I know that each time you remember something, you remember the memory, so I guess when I tell my story, I may be merging a number of memories into one.
We were a complicated family. Both my parents passed away quite some time ago. Mum’s first husband had died and in the late fifties in Ireland, this was not good when you had a young family to bring up, but she met my Dad, moved to England where he had a house and a job. Mum missed her family in Ireland and probably never settled, and in her unhappiness began to drink and blamed Dad I guess – there were lots of arguments fuelled by alcohol. He eventually left home.
Mum worked in the school I went to and she always had a cup full of sherry in her hand. I hate the smell of sherry. Kids would make fun, calling us as mum was drinking. I remember being with her coming home from work one time, waiting to get on a bus – the driver refused to let us on the bus she was so drunk. I was maybe 10 at the time. I remember a boy at the bus stop spitting at me, wiping spit in my hair – because mum was drunk.
When she had been drinking I remember her screaming abuse at me and my siblings from a very young age – using language like ‘whores, bastards, dirty bitches,’ etc. I remember one time; my mum really did batter me in front of her work colleagues. I was bruised, I was ashamed, and I ran away.

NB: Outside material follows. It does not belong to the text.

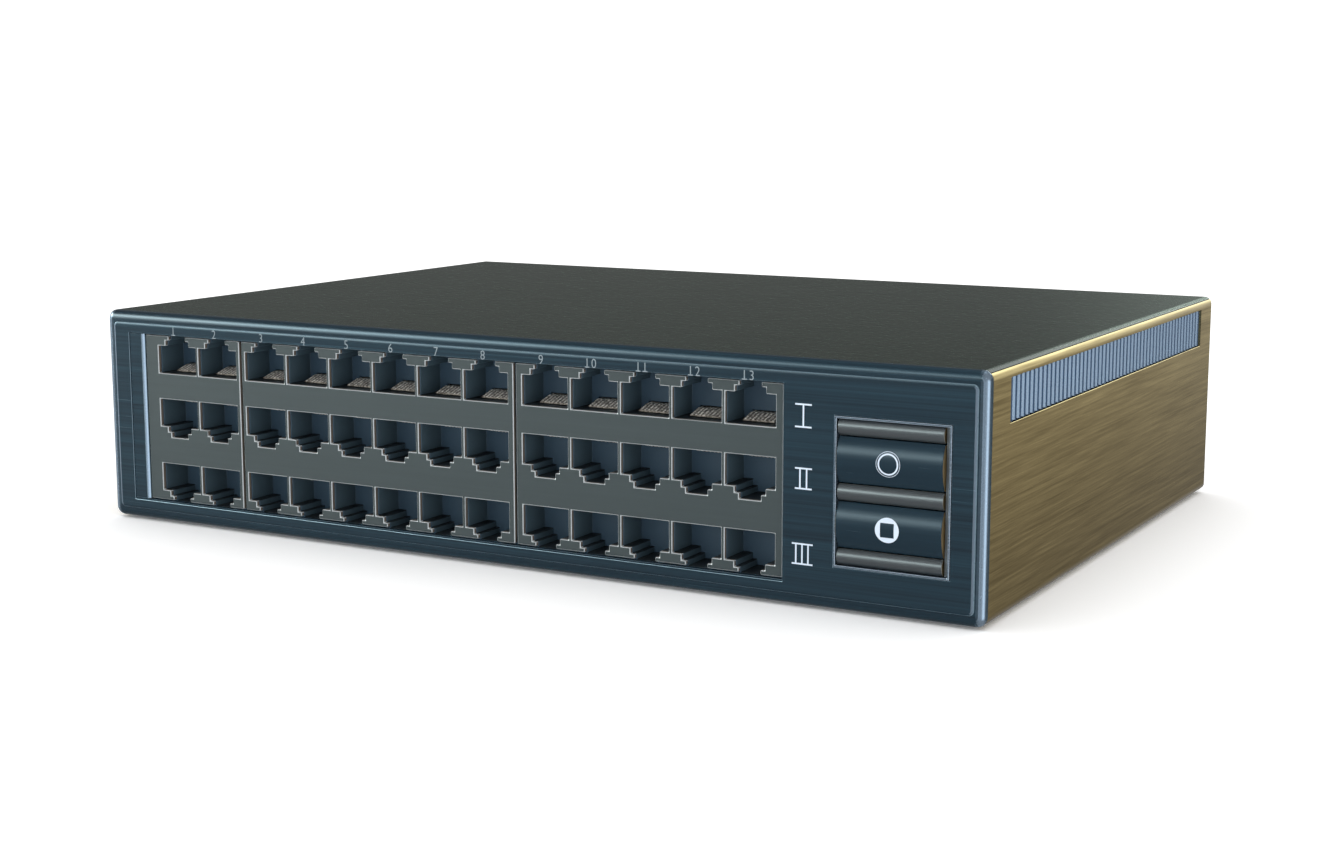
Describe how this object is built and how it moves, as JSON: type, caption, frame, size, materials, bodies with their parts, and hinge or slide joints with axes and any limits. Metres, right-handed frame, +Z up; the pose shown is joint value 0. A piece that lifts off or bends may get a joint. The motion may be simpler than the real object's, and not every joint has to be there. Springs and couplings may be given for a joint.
{
  "type": "network switch",
  "caption": "Half-width network switch with three rows of modular jacks, two push bars beside them, side vents, a rear fan and a mains inlet.",
  "frame": {"origin": "middle of the underside of the whole object's box, on the surface that its feet stand on", "axes": "+X to the right as seen from the front, +Y from the jacks to the rear panel, +Z up"},
  "size_m": [0.254, 0.183, 0.0575],
  "materials": {
    "tray_steel": "plain steel sheet",
    "cover_olive": "dark olive grey, finely brushed",
    "cheek_bronze": "bronze anodised, brushed along the depth",
    "vent_blue": "dark blue ribs, satin",
    "bezel_blue": "dark slate blue, finely mottled",
    "plate_grey": "grey green, satin",
    "jack_navy": "dark navy plastic",
    "contact_gold": "pale gold contacts",
    "bar_grey": "brown grey, satin",
    "cap_blue": "dark blue, satin",
    "trim_blue": "bright edge",
    "board_green": "circuit board",
    "chip_black": "moulded epoxy",
    "plastic_black": "moulded, fine grain",
    "winding_amber": "wound transformer in amber tape",
    "foot_rubber": "soft black rubber",
    "steel_bright": "plated steel",
    "heat_sink_metal": "bare aluminium"
  },
  "bodies": {
    "chassis": {"base_tray": "tray_steel", "rear_panel": "tray_steel", "top_cover": "cover_olive", "side_cheek_left": "cheek_bronze", "side_cheek_right": "cheek_bronze", "vent_grille_left": "vent_blue", "vent_grille_right": "vent_blue", "front_bezel": "bezel_blue", "filler_strip": "bezel_blue", "foot_front_left": "foot_rubber", "foot_front_right": "foot_rubber", "foot_rear_left": "foot_rubber", "foot_rear_right": "foot_rubber", "port_plate_left": "plate_grey", "jack_block_upper_left": "jack_navy", "contact_insert_upper_left": "contact_gold", "jack_block_middle_left": "jack_navy", "contact_insert_middle_left": "contact_gold", "jack_block_lower_left": "jack_navy", "contact_insert_lower_left": "contact_gold", "port_plate_middle": "plate_grey", "jack_block_upper_middle": "jack_navy", "contact_insert_upper_middle": "contact_gold", "jack_block_middle_middle": "jack_navy", "contact_insert_middle_middle": "contact_gold", "jack_block_lower_middle": "jack_navy", "contact_insert_lower_middle": "contact_gold", "port_plate_right": "plate_grey", "jack_block_upper_right": "jack_navy", "contact_insert_upper_right": "contact_gold", "jack_block_middle_right": "jack_navy", "contact_insert_middle_right": "contact_gold", "jack_block_lower_right": "jack_navy", "contact_insert_lower_right": "contact_gold", "control_housing": "bar_grey", "control_trim": "trim_blue", "grip_bar_lower": "bar_grey", "grip_bar_middle": "bar_grey", "grip_bar_upper": "bar_grey", "push_switch_lower": "plastic_black", "push_switch_upper": "plastic_black", "port_board": "board_green", "control_board": "board_green", "main_board": "board_green", "switch_chip": "chip_black", "chip_heat_sink": "heat_sink_metal", "power_board": "board_green", "power_transformer": "winding_amber", "bulk_capacitor": "chip_black", "power_inlet": "plastic_black", "fan_frame": "plastic_black", "rear_screw_lower_left": "steel_bright", "rear_screw_upper_left": "steel_bright", "rear_screw_lower_right": "steel_bright", "rear_screw_upper_right": "steel_bright"},
    "button_lower": {"button_cap_lower": "cap_blue", "switch_plunger_lower": "plastic_black"},
    "button_upper": {"button_cap_upper": "cap_blue", "switch_plunger_upper": "plastic_black"},
    "rotor": {"fan_rotor": "plastic_black"}
  },
  "joints": [
    {"name": "button_lower_press", "type": "slide", "parent": "chassis", "child": "button_lower", "axis": [0, 1, 0], "range_m": [0, 0.0015], "stiffness_N_per_m": 700, "springref_m": -0.001},
    {"name": "button_upper_press", "type": "slide", "parent": "chassis", "child": "button_upper", "axis": [0, 1, 0], "range_m": [0, 0.0015], "stiffness_N_per_m": 700, "springref_m": -0.001},
    {"name": "fan_spin", "type": "hinge", "parent": "chassis", "child": "rotor", "pos_m": [-0.067, 0.0825, 0.0291], "axis": [0, 1, 0], "continuous": true}
  ]
}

I began to not care about her, or about me. The physical stuff was easier to deal with than the verbal abuse. I have no doubt that we went to school in unwashed clothes and unwashed ourselves – gas and electricity was often cut off as bills weren’t paid. She was always in rent arrears. I imagine I was that smelly kid in the class.
Dad gave mum money via us for ‘keep’ when we went to see him. We learned to keep it and not pass it on and go straight to the supermarket to do food shopping otherwise we might not eat – we probably got into trouble for that.
I was friendless; I was so shy, and withdrawn. I worked hard at school, I didn’t know how to be friends with my peers. On parents evening at secondary school she would often be drunk telling the teachers that I was lazy, disrespectful, etc my teachers would say I worked hard, I was bright, I was a good kid. I grew up believing my mum.
I remember taking photos of her when she was drunk, showing them to her when she was sober, and asking why did she want to be like that – she would say she was not drunk, she was just kidding. To the outside world, mum was a lovely lady, people loved her. Her family in Ireland adore her, and tell me what a wonderful woman she was – I struggle to see it – well maybe I saw glimpses – I resent the affection they have for her.
The older I get the less I feel anything about her and that saddens me to the core. I want to miss my mum, I want to need her, I want to love her, but she never let us in.
I am blessed with a wonderful family now of whom I am deeply, deeply proud – I don’t know how I got here. I just pray I have allowed my children to be themselves and that they can face this world with confidence in themselves, and never to feel ashamed of who they are or never to feel ashamed of me.
The older I get the less it matters, but the more it matters. It’s a bit confusing. I want to tell the world, and I don’t want to tell the world. I have just begun to learn who I am. I don’t blame Mum. She was I think desperately sad, unhappy, and lonely. She pushed us away, there was no way in. All I wanted was for her to love us, to love me, and I think she did but just could not show it. I didn’t know how to fix it, or make it better, and there is nothing I can do about it.
We were a complicated family
All I wanted was for her to love us, to love me, and I think she did but just could not show it.